## Exercise requirements
Print all the data, keeping every line exactly as it is.

## Provided data
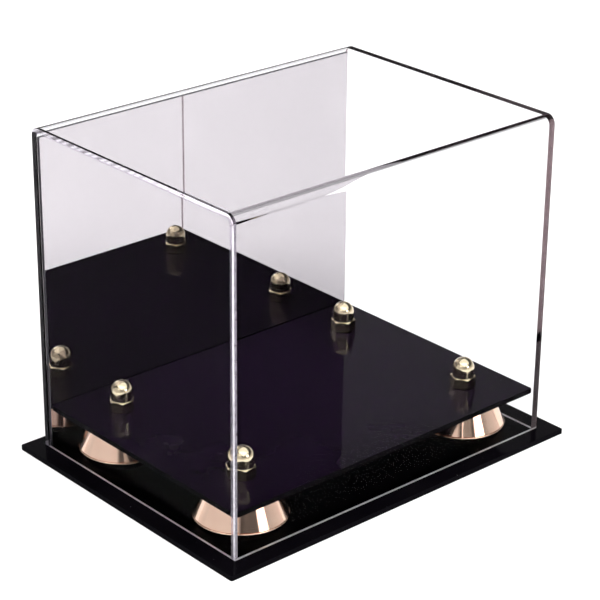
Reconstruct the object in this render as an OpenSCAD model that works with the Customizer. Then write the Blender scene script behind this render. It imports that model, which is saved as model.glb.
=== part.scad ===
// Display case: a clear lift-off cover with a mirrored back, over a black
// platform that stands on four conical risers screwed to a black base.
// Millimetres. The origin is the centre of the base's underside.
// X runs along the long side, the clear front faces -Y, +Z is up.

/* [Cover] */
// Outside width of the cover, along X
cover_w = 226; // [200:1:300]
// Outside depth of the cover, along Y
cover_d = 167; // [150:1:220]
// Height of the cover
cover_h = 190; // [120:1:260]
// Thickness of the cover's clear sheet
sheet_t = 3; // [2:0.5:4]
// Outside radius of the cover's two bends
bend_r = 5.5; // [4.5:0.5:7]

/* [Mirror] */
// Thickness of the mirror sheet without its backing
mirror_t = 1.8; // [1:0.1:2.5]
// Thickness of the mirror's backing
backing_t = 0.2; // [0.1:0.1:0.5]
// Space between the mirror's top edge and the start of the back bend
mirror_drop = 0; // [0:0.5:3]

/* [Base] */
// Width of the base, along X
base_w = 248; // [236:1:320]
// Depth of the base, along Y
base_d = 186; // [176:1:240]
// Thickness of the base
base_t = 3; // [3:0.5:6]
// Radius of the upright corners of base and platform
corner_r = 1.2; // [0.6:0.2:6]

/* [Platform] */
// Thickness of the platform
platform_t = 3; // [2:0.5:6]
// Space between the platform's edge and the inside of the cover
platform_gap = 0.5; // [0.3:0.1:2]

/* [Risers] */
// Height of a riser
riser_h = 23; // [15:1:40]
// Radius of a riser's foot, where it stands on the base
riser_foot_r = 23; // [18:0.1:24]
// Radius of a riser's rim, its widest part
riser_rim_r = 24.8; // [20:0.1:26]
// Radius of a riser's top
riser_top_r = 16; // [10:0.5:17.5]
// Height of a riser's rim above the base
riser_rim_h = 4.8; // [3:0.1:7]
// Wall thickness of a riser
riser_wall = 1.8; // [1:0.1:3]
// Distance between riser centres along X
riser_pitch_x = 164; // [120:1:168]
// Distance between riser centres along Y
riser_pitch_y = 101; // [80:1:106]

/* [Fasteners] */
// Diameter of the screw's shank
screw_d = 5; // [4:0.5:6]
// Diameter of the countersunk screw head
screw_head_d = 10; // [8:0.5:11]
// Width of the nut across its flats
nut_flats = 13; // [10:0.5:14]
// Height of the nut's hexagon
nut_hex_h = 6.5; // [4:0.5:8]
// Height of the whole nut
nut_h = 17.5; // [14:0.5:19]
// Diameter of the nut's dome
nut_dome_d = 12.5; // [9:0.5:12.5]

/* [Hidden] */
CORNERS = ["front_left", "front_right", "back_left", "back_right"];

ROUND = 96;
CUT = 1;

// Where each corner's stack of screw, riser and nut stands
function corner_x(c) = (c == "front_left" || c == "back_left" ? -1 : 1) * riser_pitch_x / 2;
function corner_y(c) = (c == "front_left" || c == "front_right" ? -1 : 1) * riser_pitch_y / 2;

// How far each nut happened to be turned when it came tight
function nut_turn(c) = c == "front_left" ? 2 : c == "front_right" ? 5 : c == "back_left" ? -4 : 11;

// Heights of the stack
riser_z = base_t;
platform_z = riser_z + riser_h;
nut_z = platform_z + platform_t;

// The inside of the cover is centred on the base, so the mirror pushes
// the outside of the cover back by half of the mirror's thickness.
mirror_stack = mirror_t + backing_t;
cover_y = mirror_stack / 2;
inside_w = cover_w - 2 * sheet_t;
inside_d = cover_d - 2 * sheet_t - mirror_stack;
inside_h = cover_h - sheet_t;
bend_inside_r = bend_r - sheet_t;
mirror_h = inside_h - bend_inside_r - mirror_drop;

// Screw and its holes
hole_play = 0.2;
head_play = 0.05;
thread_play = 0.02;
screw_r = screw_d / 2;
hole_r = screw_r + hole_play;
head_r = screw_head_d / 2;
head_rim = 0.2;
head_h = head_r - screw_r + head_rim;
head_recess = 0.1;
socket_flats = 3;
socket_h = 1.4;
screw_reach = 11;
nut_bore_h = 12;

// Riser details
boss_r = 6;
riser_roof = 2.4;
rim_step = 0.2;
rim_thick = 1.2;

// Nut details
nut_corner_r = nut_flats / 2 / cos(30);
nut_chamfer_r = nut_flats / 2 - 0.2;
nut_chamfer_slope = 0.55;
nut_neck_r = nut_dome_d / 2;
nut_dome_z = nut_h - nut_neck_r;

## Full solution
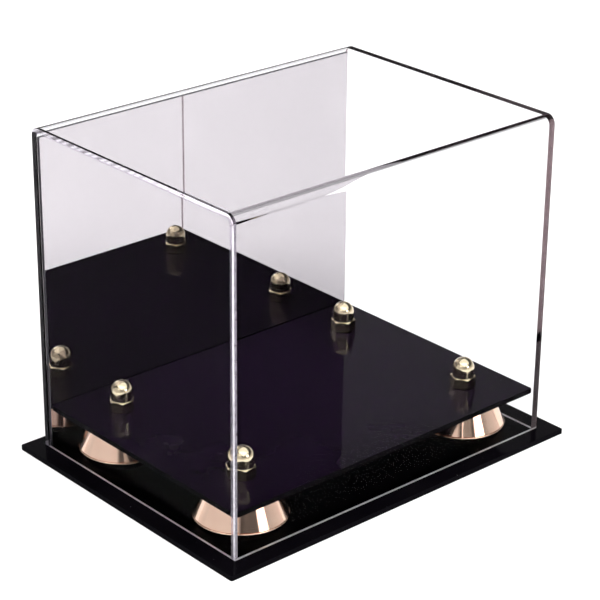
Reconstruct the object in this render as an OpenSCAD model that works with the Customizer. Then write the Blender scene script behind this render. It imports that model, which is saved as model.glb.
=== part.scad ===
// Display case: a clear lift-off cover with a mirrored back, over a black
// platform that stands on four conical risers screwed to a black base.
// Millimetres. The origin is the centre of the base's underside.
// X runs along the long side, the clear front faces -Y, +Z is up.

/* [Cover] */
// Outside width of the cover, along X
cover_w = 226; // [200:1:300]
// Outside depth of the cover, along Y
cover_d = 167; // [150:1:220]
// Height of the cover
cover_h = 190; // [120:1:260]
// Thickness of the cover's clear sheet
sheet_t = 3; // [2:0.5:4]
// Outside radius of the cover's two bends
bend_r = 5.5; // [4.5:0.5:7]

/* [Mirror] */
// Thickness of the mirror sheet without its backing
mirror_t = 1.8; // [1:0.1:2.5]
// Thickness of the mirror's backing
backing_t = 0.2; // [0.1:0.1:0.5]
// Space between the mirror's top edge and the start of the back bend
mirror_drop = 0; // [0:0.5:3]

/* [Base] */
// Width of the base, along X
base_w = 248; // [236:1:320]
// Depth of the base, along Y
base_d = 186; // [176:1:240]
// Thickness of the base
base_t = 3; // [3:0.5:6]
// Radius of the upright corners of base and platform
corner_r = 1.2; // [0.6:0.2:6]

/* [Platform] */
// Thickness of the platform
platform_t = 3; // [2:0.5:6]
// Space between the platform's edge and the inside of the cover
platform_gap = 0.5; // [0.3:0.1:2]

/* [Risers] */
// Height of a riser
riser_h = 23; // [15:1:40]
// Radius of a riser's foot, where it stands on the base
riser_foot_r = 23; // [18:0.1:24]
// Radius of a riser's rim, its widest part
riser_rim_r = 24.8; // [20:0.1:26]
// Radius of a riser's top
riser_top_r = 16; // [10:0.5:17.5]
// Height of a riser's rim above the base
riser_rim_h = 4.8; // [3:0.1:7]
// Wall thickness of a riser
riser_wall = 1.8; // [1:0.1:3]
// Distance between riser centres along X
riser_pitch_x = 164; // [120:1:168]
// Distance between riser centres along Y
riser_pitch_y = 101; // [80:1:106]

/* [Fasteners] */
// Diameter of the screw's shank
screw_d = 5; // [4:0.5:6]
// Diameter of the countersunk screw head
screw_head_d = 10; // [8:0.5:11]
// Width of the nut across its flats
nut_flats = 13; // [10:0.5:14]
// Height of the nut's hexagon
nut_hex_h = 6.5; // [4:0.5:8]
// Height of the whole nut
nut_h = 17.5; // [14:0.5:19]
// Diameter of the nut's dome
nut_dome_d = 12.5; // [9:0.5:12.5]

/* [Hidden] */
CORNERS = ["front_left", "front_right", "back_left", "back_right"];

ROUND = 96;
CUT = 1;

// Where each corner's stack of screw, riser and nut stands
function corner_x(c) = (c == "front_left" || c == "back_left" ? -1 : 1) * riser_pitch_x / 2;
function corner_y(c) = (c == "front_left" || c == "front_right" ? -1 : 1) * riser_pitch_y / 2;

// How far each nut happened to be turned when it came tight
function nut_turn(c) = c == "front_left" ? 2 : c == "front_right" ? 5 : c == "back_left" ? -4 : 11;

// Heights of the stack
riser_z = base_t;
platform_z = riser_z + riser_h;
nut_z = platform_z + platform_t;

// The inside of the cover is centred on the base, so the mirror pushes
// the outside of the cover back by half of the mirror's thickness.
mirror_stack = mirror_t + backing_t;
cover_y = mirror_stack / 2;
inside_w = cover_w - 2 * sheet_t;
inside_d = cover_d - 2 * sheet_t - mirror_stack;
inside_h = cover_h - sheet_t;
bend_inside_r = bend_r - sheet_t;
mirror_h = inside_h - bend_inside_r - mirror_drop;

// Screw and its holes
hole_play = 0.2;
head_play = 0.05;
thread_play = 0.02;
screw_r = screw_d / 2;
hole_r = screw_r + hole_play;
head_r = screw_head_d / 2;
head_rim = 0.2;
head_h = head_r - screw_r + head_rim;
head_recess = 0.1;
socket_flats = 3;
socket_h = 1.4;
screw_reach = 11;
nut_bore_h = 12;

// Riser details
boss_r = 6;
riser_roof = 2.4;
rim_step = 0.2;
rim_thick = 1.2;

// Nut details
nut_corner_r = nut_flats / 2 / cos(30);
nut_chamfer_r = nut_flats / 2 - 0.2;
nut_chamfer_slope = 0.55;
nut_neck_r = nut_dome_d / 2;
nut_dome_z = nut_h - nut_neck_r;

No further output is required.